Finney: We got into this for reasons other than revenue. Our virtual college has several missions. One is just accessibility - we wanted to have a larger area be able to access our courses. Another reason is a very local reason having to do with the lack of available space here in Manhattan. We created courses that are fully online and also [hybrid face-to-face and online] so that we are able to increase our offerings within the same space envelope. With respect to revenues, what we discovered is that online classes that still revolve around a physical classroom are popular and more easily sold. We can recruit students more easily for those classes than for online education that is wholly asynchronous and wholly online. I think over time that might change and maybe the dot-com dreams of thousands and thousands of students and millions and millions of dollars will come to pass, but I think the growth curve of online is like the growth curve of anything else - it takes a long time.

Kasta: It has been a revenue generator but not a significant one up to this point. When you have on-campus students taking your [online] courses, it is a rearrangement [of revenues]. At the moment, they [on-campus students enrolled in online courses] represent 30 percent of our business, and we expect that to go higher. At many Ontario universities, it is 70 percent. These institutions are really creating online courses primarily for use on campus.
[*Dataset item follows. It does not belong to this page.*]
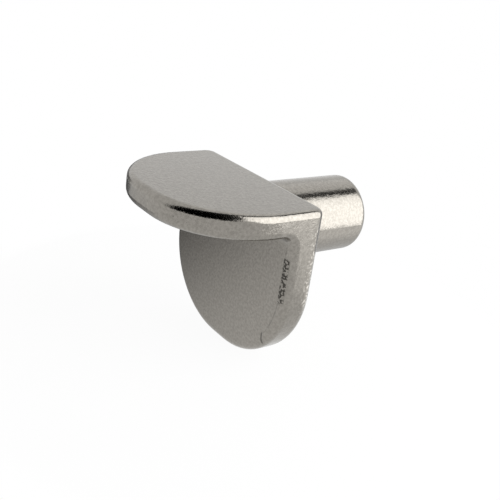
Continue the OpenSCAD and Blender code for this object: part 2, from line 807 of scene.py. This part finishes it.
@dataclass(frozen=True)
class Skirting:
    """Low dark strip behind the part and to its left, which draws thin outlines in the metal."""

    radius: float = 50 * MM
    corners: int = 96
    low_z: float = -9 * MM
    high_z: float = 6 * MM
    right_x: float = -4 * MM
    front_y: float = -24 * MM
    back_y: float = 30 * MM
    strength: float = 0.22
    outline: Ramp = Ramp(0.0, 8 * MM)

    def build(self) -> bpy.types.Object:
        """Build the strip as an open ring, of which the rest is clear.

        Returns:
            The strip.
        """
        bpy.ops.object.select_all(action="DESELECT")
        bpy.ops.mesh.primitive_cylinder_add(
            vertices=self.corners,
            radius=self.radius,
            depth=self.high_z - self.low_z,
            end_fill_type="NOTHING",
        )
        strip = bpy.context.object
        strip.name = "skirting"
        strip.data.transform(Matrix.Translation((0, 0, (self.high_z + self.low_z) / 2)))
        hang(strip, self.material(), lights=False)
        return strip

    def material(self) -> bpy.types.Material:
        """Build the strip's dark cloth.

        Returns:
            The material.
        """
        graph = Graph(bpy.data.materials.new("skirting"))
        x, y, _ = graph.place()
        inward = (y - self.front_y).smallest(self.back_y - y)
        cover = (self.right_x - x).step(self.outline) * inward.step(self.outline)
        shader = graph.cut_out(cover, graph.glow(self.strength))
        return graph.finish(Output.MATERIAL, shader)


@dataclass(frozen=True)
class Backdrop:
    """White room around the part."""

    ambient: float = 0.45

    def build(self) -> bpy.types.World:
        """Build the world: white where it is seen or mirrored, and softer where it lights.

        Returns:
            The world.
        """
        graph = Graph(bpy.data.worlds.new("backdrop"))
        camera, glossy, transmission = (graph.ray(kind) for kind in Ray)
        seen = camera.largest(glossy).largest(transmission)
        strength = seen + (1 - seen) * self.ambient
        inputs = {"Color": WHITE, "Strength": strength}
        world = graph.finish(Output.WORLD, graph.node("ShaderNodeBackground", inputs=inputs))
        bpy.context.scene.world = world
        return world


@dataclass(frozen=True)
class Camera:
    """Camera in front of the ledge, to its right and above it."""

    target: tuple[float, float, float] = (1.220 * MM, -1.292 * MM, -1.259 * MM)
    azimuth: float = 51.13
    elevation: float = 22.46
    roll: float = 8.30
    distance: float = 45.8 * MM
    lens: float = 53.78
    sensor: float = 36.0
    clip_start: float = 1 * MM
    clip_end: float = 1000 * MM

    def build(self) -> bpy.types.Object:
        """Build the camera and make it the scene's own.

        Returns:
            The camera.
        """
        turn, tilt = math.radians(self.azimuth), math.radians(self.elevation)
        level = math.cos(tilt)
        back = Vector((math.sin(turn) * level, -math.cos(turn) * level, math.sin(tilt)))
        data = bpy.data.cameras.new("camera")
        data.lens = self.lens
        data.sensor_width = self.sensor
        data.clip_start = self.clip_start
        data.clip_end = self.clip_end
        camera = bpy.data.objects.new("camera", data)
        bpy.context.scene.collection.objects.link(camera)
        camera.rotation_mode = "QUATERNION"
        camera.location = Vector(self.target) + back * self.distance
        aim = (-back).to_track_quat("-Z", "Y")
        roll = Matrix.Rotation(math.radians(self.roll), 3, "Z").to_quaternion()
        camera.rotation_quaternion = aim @ roll
        bpy.context.scene.camera = camera
        return camera


@dataclass(frozen=True)
class Support:
    """The shelf support itself: one cast piece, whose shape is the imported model's."""

    finish: Nickel = Nickel()

    def build(self) -> bpy.types.Object:
        """Give the support its nickel finish.

        Returns:
            The support's object.
        """
        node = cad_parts[NODE]
        node.data.materials.clear()
        node.data.materials.append(self.finish.material())
        return node


def main() -> None:
    """Build the camera, the studio and the finish."""
    logging.basicConfig(level=logging.INFO)
    pieces = (Camera(), Backdrop(), Floor(), Softbox(), Flag(), Ceiling(), Skirting(), Support())
    for piece in pieces:
        log.info("%s: built as %s", type(piece).__name__, piece.build().name)
    bpy.context.scene.view_settings.view_transform = "Standard"


if __name__ == "__main__":
    main()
Lynch: Distance education has more than one objective at an institution of higher learning. One is to bring in new revenues; a second objective would be to maintain revenue share by offering services that other competing institutions might be offering; thirdly some services can only be offered most effectively using distance education technology. So the answer is yes, sometimes and not necessarily.

Heeger: No and yes. No in the sense that distance education [at UMUC] is not a separate initiative. It is part and parcel of the way this university does business. Distance education for us is more about the way we operate as a university. Using distance education technologies are just modalities for extending the university. Now having said that, online education gives us access to larger and larger pools of students. And it gives us access to new relationships with other institutions [and corporations].